CHALLENGE —
Repeat, exactly, the run of lines that opens with the line containing "TONGUE_Z = PLUG_Z - SHELL[2] / 2 + SHELL_T" and closes with the line containing "before = set(bpy.data.objects)", and leave all other lines out.

§ §

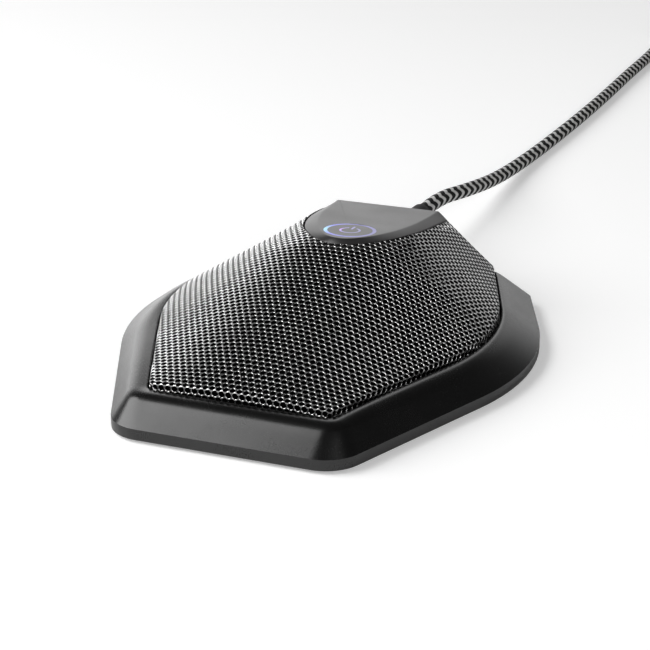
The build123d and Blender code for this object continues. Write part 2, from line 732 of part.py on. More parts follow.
CLAMP_Y = 42.0
with BuildPart() as cord_clamp:
    with BuildSketch(Plane.XY.offset(EXIT_Z + 0.1)):
        with Locations((0, CLAMP_Y)):
            RectangleRounded(15.6, 4.6, 0.8)
        with Locations((5.4, CLAMP_Y), (-5.4, CLAMP_Y)):
            Circle(1.05, mode=Mode.SUBTRACT)
    extrude(amount=3.0)
    with BuildSketch(Plane.XZ.offset(-(CLAMP_Y - 4.0))):
        with Locations((0, EXIT_Z)):
            Circle(LEAD_R)
    extrude(amount=-8.0, mode=Mode.SUBTRACT)
finish(cord_clamp.part, "cord_clamp")

with BuildPart() as clamp_screws:
    with BuildSketch(Plane.XY.offset(EXIT_Z + 3.1)):
        with Locations((5.4, CLAMP_Y), (-5.4, CLAMP_Y)):
            Circle(1.7)
    extrude(amount=1.0)
    with BuildSketch(Plane.XY.offset(EXIT_Z + 3.1)):
        with Locations((5.4, CLAMP_Y), (-5.4, CLAMP_Y)):
            Circle(0.85)
    extrude(amount=-8.0)
finish(clamp_screws.part, "clamp_screws")


def tangent_radii(points):
    """0.45 of the shorter run beside each corner, over the tangent of half its turn."""
    radii = []
    for before, corner, after in zip(points, points[1:], points[2:]):
        into = Vector(*corner) - Vector(*before)
        out = Vector(*after) - Vector(*corner)
        half_turn = math.radians(into.get_angle(out) / 2)
        radii.append(0.45 * min(into.length, out.length) / math.tan(half_turn))
    return radii


lead_radii = tangent_radii(ROUTE)
print("lead arc radii", [round(radius) for radius in lead_radii])
with BuildPart() as lead:
    with BuildLine() as lead_path:
        FilletPolyline(*ROUTE, radius=lead_radii)
    with BuildSketch(Plane(origin=ROUTE[0], z_dir=lead_path.line % 0)):
        Circle(LEAD_R)
    sweep(path=lead_path.line)
lead_length = lead_path.wires()[0].length
section_times_length = math.pi * LEAD_R**2 * lead_length
print("lead length", round(lead_length, 1), "volume over section times length", end=" ")
print(round(lead.part.volume / section_times_length, 4))
finish(lead.part, "lead")

# coil: one ring of the turns' outer shape with a straight tail at each end
COIL_IN = COIL_OUTER_TURN_R - (COIL_COLUMNS - 1) * 2 * LEAD_R - LEAD_R
COIL_OUT = COIL_OUTER_TURN_R + LEAD_R
COIL_H = COIL_ROWS * 2 * LEAD_R + TIE_T
with BuildPart() as cable_tie:
    with BuildSketch(Plane(origin=(COIL_X, COIL_Y, 0), x_dir=(0, 1, 0), z_dir=(1, 0, 0))):
        with Locations(((COIL_IN + COIL_OUT) / 2, COIL_H / 2)):
            Rectangle(COIL_OUT - COIL_IN + 0.4, COIL_H)
            Rectangle(COIL_OUT - COIL_IN + 0.4 - 2 * TIE_T, COIL_H - 2 * TIE_T, mode=Mode.SUBTRACT)
    extrude(amount=TIE_W / 2, both=True)
finish(cable_tie.part, "cable_tie")

with BuildPart() as lead_coil:
    with BuildSketch(Plane.XY):
        with Locations((COIL_X, COIL_Y)):
            Circle(COIL_OUT)
            Circle(COIL_IN, mode=Mode.SUBTRACT)
    extrude(amount=COIL_H)
    # squeezed in where the tie goes round it
    with BuildSketch(Plane.XY):
        with Locations((COIL_X, COIL_Y + COIL_IN + LEAD_R * COIL_COLUMNS)):
            Rectangle(TIE_W + 0.4, COIL_OUT)
    extrude(amount=COIL_H, mode=Mode.SUBTRACT)
    with BuildSketch(Plane(origin=(COIL_X, COIL_Y, 0), x_dir=(0, 1, 0), z_dir=(1, 0, 0))):
        with Locations(((COIL_IN + COIL_OUT) / 2, COIL_H / 2)):
            Rectangle(COIL_OUT - COIL_IN - 2 * TIE_T, COIL_H - 2 * TIE_T - 0.2)
    extrude(amount=TIE_W / 2 + 1.0, both=True)
    with BuildSketch(Plane.XZ.offset(-(COIL_Y - STUB))):
        with Locations((COIL_X - COIL_OUTER_TURN_R, LEAD_R), (COIL_X + COIL_OUTER_TURN_R, PLUG_Z)):
            Circle(LEAD_R)
    extrude(amount=-STUB)
finish(lead_coil.part, "lead_coil")

# ---------------------------------------------------------------- plug, pointing along -Y
PLUG_X = COIL_X + COIL_OUTER_TURN_R
PLUG_BACK_Y = COIL_Y - STUB
RELIEF_L = 11.0
BODY = (15.6, 20.0, 8.2)
SHELL = (12.0, 19.0, 4.5)
SHELL_T = 0.3
SHELL_OUT = 12.0
BODY_BACK_Y = PLUG_BACK_Y - RELIEF_L
BODY_FRONT_Y = BODY_BACK_Y - BODY[1]

with BuildPart() as plug_relief:
    with BuildSketch(Plane.XZ.offset(-PLUG_BACK_Y)):
        with Locations((PLUG_X, PLUG_Z)):
            Circle(2.5)
    with BuildSketch(Plane.XZ.offset(-BODY_BACK_Y)):
        with Locations((PLUG_X, PLUG_Z)):
            Circle(3.4)
    loft()
finish(plug_relief.part, "plug_relief")

with BuildPart() as plug_body:
    with BuildSketch(Plane.XZ.offset(-BODY_BACK_Y)):
        with Locations((PLUG_X, PLUG_Z)):
            RectangleRounded(BODY[0], BODY[2], 1.5)
    extrude(amount=BODY[1])
    with BuildSketch(Plane.XZ.offset(-BODY_FRONT_Y)):
        with Locations((PLUG_X, PLUG_Z)):
            Rectangle(SHELL[0], SHELL[2])
    extrude(amount=-(SHELL[1] - SHELL_OUT), mode=Mode.SUBTRACT)
finish(plug_body.part, "plug_body")

with BuildPart() as plug_shell:
    with BuildSketch(Plane.XZ.offset(-(BODY_FRONT_Y + SHELL[1] - SHELL_OUT))):
        with Locations((PLUG_X, PLUG_Z)):
            Rectangle(SHELL[0], SHELL[2])
            Rectangle(SHELL[0] - 2 * SHELL_T, SHELL[2] - 2 * SHELL_T, mode=Mode.SUBTRACT)
    extrude(amount=SHELL[1])
    # latch windows in both wide faces
    with BuildSketch(Plane.XY):
        with Locations((PLUG_X, BODY_FRONT_Y - SHELL_OUT / 2)):
            with GridLocations(4.6, 0, 2, 1):
                Rectangle(2.4, 2.4)
    extrude(amount=BODY[2] * 2, mode=Mode.SUBTRACT)
finish(plug_shell.part, "plug_shell")

TONGUE_Z = PLUG_Z - SHELL[2] / 2 + SHELL_T
with BuildPart() as plug_tongue:
    with BuildSketch(Plane.XZ.offset(-(BODY_FRONT_Y + SHELL[1] - SHELL_OUT))):
        with Locations((PLUG_X, TONGUE_Z + 0.95)):
            Rectangle(SHELL[0] - 2 * SHELL_T, 1.9)
    extrude(amount=SHELL[1] - 0.4)
finish(plug_tongue.part, "plug_tongue")

with BuildPart() as plug_contacts:
    with BuildSketch(Plane.XY.offset(TONGUE_Z + 1.9)):
        with Locations((PLUG_X, BODY_FRONT_Y - 6.0)):
            with GridLocations(2.5, 0, 4, 1):
                Rectangle(1.1, 10.0)
    extrude(amount=0.15)
finish(plug_contacts.part, "plug_contacts")
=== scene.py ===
"""Looks of the table-top conference microphone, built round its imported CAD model."""

import math

import bpy
import numpy as np
from mathutils import Matrix, Vector


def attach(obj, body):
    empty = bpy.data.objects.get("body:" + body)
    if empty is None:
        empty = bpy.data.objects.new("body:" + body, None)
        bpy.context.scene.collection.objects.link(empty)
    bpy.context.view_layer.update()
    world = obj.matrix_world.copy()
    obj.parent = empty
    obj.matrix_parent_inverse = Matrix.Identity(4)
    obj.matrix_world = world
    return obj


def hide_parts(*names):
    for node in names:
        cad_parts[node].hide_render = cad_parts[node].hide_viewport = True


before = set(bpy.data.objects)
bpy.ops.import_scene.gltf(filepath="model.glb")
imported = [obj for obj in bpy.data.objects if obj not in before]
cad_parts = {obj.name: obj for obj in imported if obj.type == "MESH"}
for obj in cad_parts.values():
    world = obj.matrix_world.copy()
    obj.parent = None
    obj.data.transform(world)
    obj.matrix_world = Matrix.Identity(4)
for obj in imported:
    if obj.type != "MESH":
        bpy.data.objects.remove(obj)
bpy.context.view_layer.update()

MM = 0.001
BODY = "root"

# ---------------------------------------------------------------- camera
VIEW_FROM = Vector((0.1409, -0.3604, 0.1670))
VIEW_ALONG = Vector((-0.3313, 0.8653, -0.3762))
VIEW_ROLL = math.radians(-0.15)
LENS = 97.8
SENSOR = 36.0


def add_camera():
    """Camera at the picture's angle, turned slightly about its own line of sight."""
    data = bpy.data.cameras.new("camera")
    data.lens = LENS
    data.sensor_width = SENSOR
    data.clip_start = 0.01
    data.clip_end = 50.0
    along = VIEW_ALONG.normalized()
    right = along.cross(Vector((0, 0, 1))).normalized()
    up = right.cross(along)
    turned_right = right * math.cos(VIEW_ROLL) + up * math.sin(VIEW_ROLL)
    turned_up = up * math.cos(VIEW_ROLL) - right * math.sin(VIEW_ROLL)
    camera = bpy.data.objects.new("camera", data)
    axes = Matrix((turned_right, turned_up, -along)).transposed()
    camera.matrix_world = Matrix.Translation(VIEW_FROM) @ axes.to_4x4()
    bpy.context.scene.collection.objects.link(camera)
    bpy.context.scene.camera = camera


add_camera()


# ---------------------------------------------------------------- mesh helpers
def add_mesh(name, points_mm, faces, material, smooth=True):
    """Mesh object from points in millimetres."""
    mesh = bpy.data.meshes.new(name)
    mesh.from_pydata([tuple(p) for p in np.asarray(points_mm) * MM], [], faces)
    mesh.update()
    mesh.shade_smooth() if smooth else mesh.shade_flat()
    mesh.materials.append(material)
    obj = bpy.data.objects.new(name, mesh)
    bpy.context.scene.collection.objects.link(obj)
    return obj


def stands_for(obj, slot, *nodes):
    """The piece rides on the body and stands for these CAD nodes, which are hidden. slot is not used."""
    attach(obj, BODY)
    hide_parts(*nodes)
    return obj


# ---------------------------------------------------------------- material helpers
class Recipe:
    """A node material under construction: short names for adding and linking nodes."""

    def __init__(self, name):
        self.material = bpy.data.materials.new(name)
        self.material.use_nodes = True
        self.tree = self.material.node_tree
        self.shader = self.tree.nodes["Principled BSDF"]

    def node(self, kind, links=None, **values):
        made = self.tree.nodes.new(kind)
        for key, value in values.items():
            if hasattr(made, key):
                setattr(made, key, value)
            else:
                made.inputs[key.replace("_", " ")].default_value = value
        for socket, source in (links or {}).items():
            self.tree.links.new(source, made.inputs[socket])
        return made

    def math(self, operation, first, second=None, third=None, clamp=False):
        made = self.node("ShaderNodeMath", operation=operation, use_clamp=clamp)
        for index, value in enumerate((first, second, third)):
            if value is None:
                continue
            if isinstance(value, (int, float)):
                made.inputs[index].default_value = value
            else:
                self.tree.links.new(value, made.inputs[index])
        return made.outputs[0]

    def place(self):
        return self.node("ShaderNodeTexCoord").outputs["Object"]

    def noise(self, scale, detail=2.0, vector=None, roughness=0.5):
        made = self.node("ShaderNodeTexNoise", Scale=scale, Detail=detail, Roughness=roughness)
        self.tree.links.new(vector or self.place(), made.inputs["Vector"])
        return made.outputs["Fac"]

    def spread(self, source, low, high, from_low=0.3, from_high=0.7):
        made = self.node("ShaderNodeMapRange", {"Value": source})
        made.inputs["From Min"].default_value = from_low
        made.inputs["From Max"].default_value = from_high
        made.inputs["To Min"].default_value = low
        made.inputs["To Max"].default_value = high
        return made.outputs["Result"]

    def blend(self, factor, first, second):
        made = self.node("ShaderNodeMix", data_type="RGBA")
        sockets = [s for s in made.inputs if s.type == "RGBA"]
        for socket, value in zip(sockets, (first, second)):
            if isinstance(value, tuple):
                socket.default_value = (*value, 1.0)
            else:
                self.tree.links.new(value, socket)
        self.tree.links.new(factor, made.inputs["Factor"])
        return [s for s in made.outputs if s.type == "RGBA"][0]

    def bump(self, height, distance_mm, strength=1.0):
        made = self.node("ShaderNodeBump", {"Height": height}, Strength=strength)
        made.inputs["Distance"].default_value = distance_mm * MM
        self.tree.links.new(made.outputs["Normal"], self.shader.inputs["Normal"])

    def set(self, **values):
        for key, value in values.items():
            socket = self.shader.inputs[key.replace("_", " ")]
            if isinstance(value, bpy.types.NodeSocket):
                self.tree.links.new(value, socket)
            else:
                socket.default_value = (*value, 1.0) if isinstance(value, tuple) else value
        return self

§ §

RESULT —
TONGUE_Z = PLUG_Z - SHELL[2] / 2 + SHELL_T
with BuildPart() as plug_tongue:
    with BuildSketch(Plane.XZ.offset(-(BODY_FRONT_Y + SHELL[1] - SHELL_OUT))):
        with Locations((PLUG_X, TONGUE_Z + 0.95)):
            Rectangle(SHELL[0] - 2 * SHELL_T, 1.9)
    extrude(amount=SHELL[1] - 0.4)
finish(plug_tongue.part, "plug_tongue")

with BuildPart() as plug_contacts:
    with BuildSketch(Plane.XY.offset(TONGUE_Z + 1.9)):
        with Locations((PLUG_X, BODY_FRONT_Y - 6.0)):
            with GridLocations(2.5, 0, 4, 1):
                Rectangle(1.1, 10.0)
    extrude(amount=0.15)
finish(plug_contacts.part, "plug_contacts")
=== scene.py ===
"""Looks of the table-top conference microphone, built round its imported CAD model."""

import math

import bpy
import numpy as np
from mathutils import Matrix, Vector


def attach(obj, body):
    empty = bpy.data.objects.get("body:" + body)
    if empty is None:
        empty = bpy.data.objects.new("body:" + body, None)
        bpy.context.scene.collection.objects.link(empty)
    bpy.context.view_layer.update()
    world = obj.matrix_world.copy()
    obj.parent = empty
    obj.matrix_parent_inverse = Matrix.Identity(4)
    obj.matrix_world = world
    return obj


def hide_parts(*names):
    for node in names:
        cad_parts[node].hide_render = cad_parts[node].hide_viewport = True


before = set(bpy.data.objects)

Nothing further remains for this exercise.